3. Overnight shipping? Open your eyes. You pay for "overnight" shipping but your order doesn't arrive for several days. "Buried in the fine print is something like, 'We have a 48-hour processing time,' " explains Mendelsohn. Even reputable companies do this, she says. When speedy delivery is important, look for disclaimers.


4. Use credit, not debit. If your credit card number is stolen online, the most your card issuer can hold you liable for is $50 by law. If your debit card number is pilfered, you could be liable for all fraudulent charges depending on how quickly you notice and report them. Credit cards are also the better choice in case of a glitch in a retailer’s system. For example, we recently experienced a glitch with a reputable retailer that mistakenly charged us 10 times for a single transaction. Because we used our debit card, it drained our checking account, leaving us broke for days while the store and our bank worked out the error. Had we used our credit card instead, our bank account would have been spared.

The key, of course, is to pay off the credit card bill immediately. To make sure you don’t overspend, deduct the amount you spent on your credit card from the balance in your checkbook so the money will be there when the bill comes.

5. Beware of crooked deals. Crooks love the holiday season. One prevalent scam this time of year involves promising to deliver hard-to-find items, such as sought-after toys. The odds of getting burned increase when you deal with no-name online merchants. Your first line of defense is to know the seller. When you buy items on eBay, avoid sellers who have recently received poor feedback from other buyers. Under certain circumstances, PayPal, a subsidiary of eBay, offers a guarantee to buyers who use it to pay for an item.

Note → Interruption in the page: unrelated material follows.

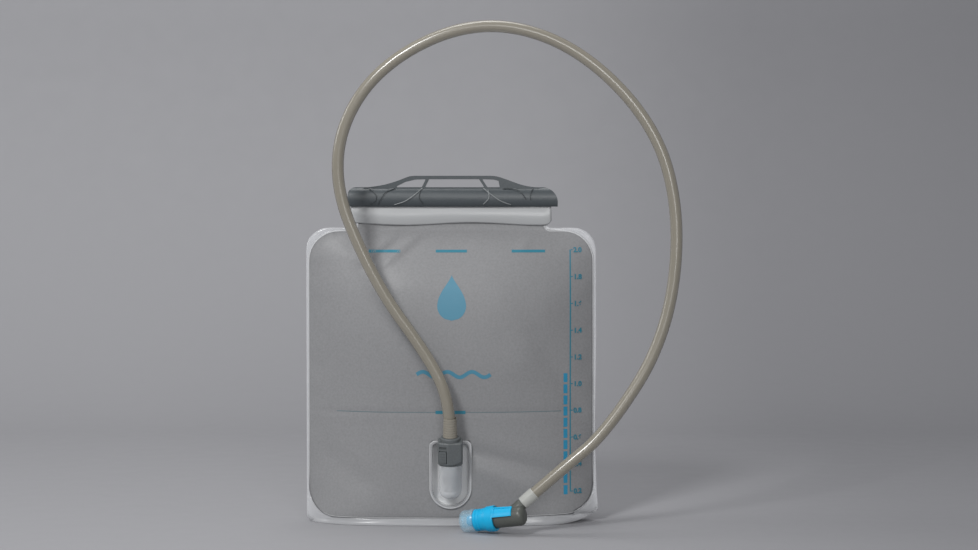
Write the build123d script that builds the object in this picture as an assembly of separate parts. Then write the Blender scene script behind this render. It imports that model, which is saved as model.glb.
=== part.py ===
"""Two-litre hydration bladder: film bag, slide clamp, quick-release port, drink hose and bite valve.

Millimetres. +Z is up, +X is to the right seen from the front and the front faces -Y. The bag stands
on its foot at z = 0. Every shape is drawn with the bag's weld seam at y = 0 and is moved back by
SEAM_Y when it is written, so the origin is the bottom centre of the object without its hose.
"""
from build123d import *
import math
import os

os.makedirs("parts", exist_ok=True)

# ---- bag
SEAM_Y = 9.93              # weld seam behind the origin
FILM = 0.8                 # laminated film
WELD_GAP = 0.12            # between the two panels along the seam
HALF_W = 117.5             # half width over the clear weld flange
FULL_W = 115.1             # half width of the inflated part
SHOULDER_Z = 235.6
SHOULDER_R = 24.0
NECK_W = 151.5
NECK_FILLET = 6.0
PANEL_TOP = 244.0
FOOT_R = 6.0
RIDGE = [(0, 24), (12, 26), (46, 26), (80, 26), (140, 29), (185, 26), (214, 15), (236, 1.0), (240, 0.1), (256, 0)]
GUSSET_Z = 7.0
GUSSET_HALF = 109.0
GUSSET_GAP = 0.6

# ---- mouth bands and slide clamp
BAND_W = 162.2
BAND_Z = 241.0
BAND_T = 1.2
BAND_BACK = 1.15           # band's inner face from the seam
BEAD_Z = 259.5
BEAD_TOP = 266.0
BEAD_FRONT = 3.0
CLAMP_X0 = -83.3
CLAMP_X1 = 86.3
CLAMP_Z0 = 255.4
CLAMP_Z1 = 271.1
CLAMP_HALF_D = 6.8
CLAMP_CLEAR = 0.4
LIP_T = 2.0
END_WALL = 3.0
ARCH_TOP = 280.3
ARCH_HALF_D = 3.7
ARCH_BAR = 2.8
ARCH_FLAT = 30.0
RIB_W = 1.4
RIB_RISE = 0.5
RIB_ROOT = 4.0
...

6. Look for security. When shopping online, it’s important to look for privacy and security seals on retailers’ sites. Before entering your personal information, look for a padlock icon on your browser’s status bar, or check that the URL begins with https:// -- the “s” is for “secure.” You should also read a Web site’s privacy policy to find out how it handles your personal info.


7. Customer service may not be a click away. A survey by ForeSee Results finds that a live voice on the other end of the phone is hard to come by. "Typically, to reduce call-center costs, some online retailers steer customers toward solving their own problems," says Freed, by routing them to the FAQ section or suggesting that they e-mail their questions. Netflix, Amazon, QVC and L.L. Bean do a "very good job" of responding to customers' needs, he says. Amazon does not list a toll-free number, but "they resolve every issue customers have" -- and they do so promptly.

8. Gift cards aren't always a perfect gift. Increasingly, a gift card is what you buy for the person who has everything, and most are sold online. But some come with service fees, and others begin losing value after a certain period of time. Some states, such as California, New Hampshire and Washington, have enacted legislation prohibiting expiration dates on retailer cards, but most states have not. For that reason, it's best to use gift cards you receive immediately.

And here's more incentive to spend gift cards early: Redeem your card in December and some retailers will add as much as 10% in value. Stores don't want you to wait until next year because they can't count the revenue until the card is redeemed. Retailers, who expect holiday sales to grow a tepid 3%, want to move more income into 2007 to boost their key numbers and keep Wall Street happy.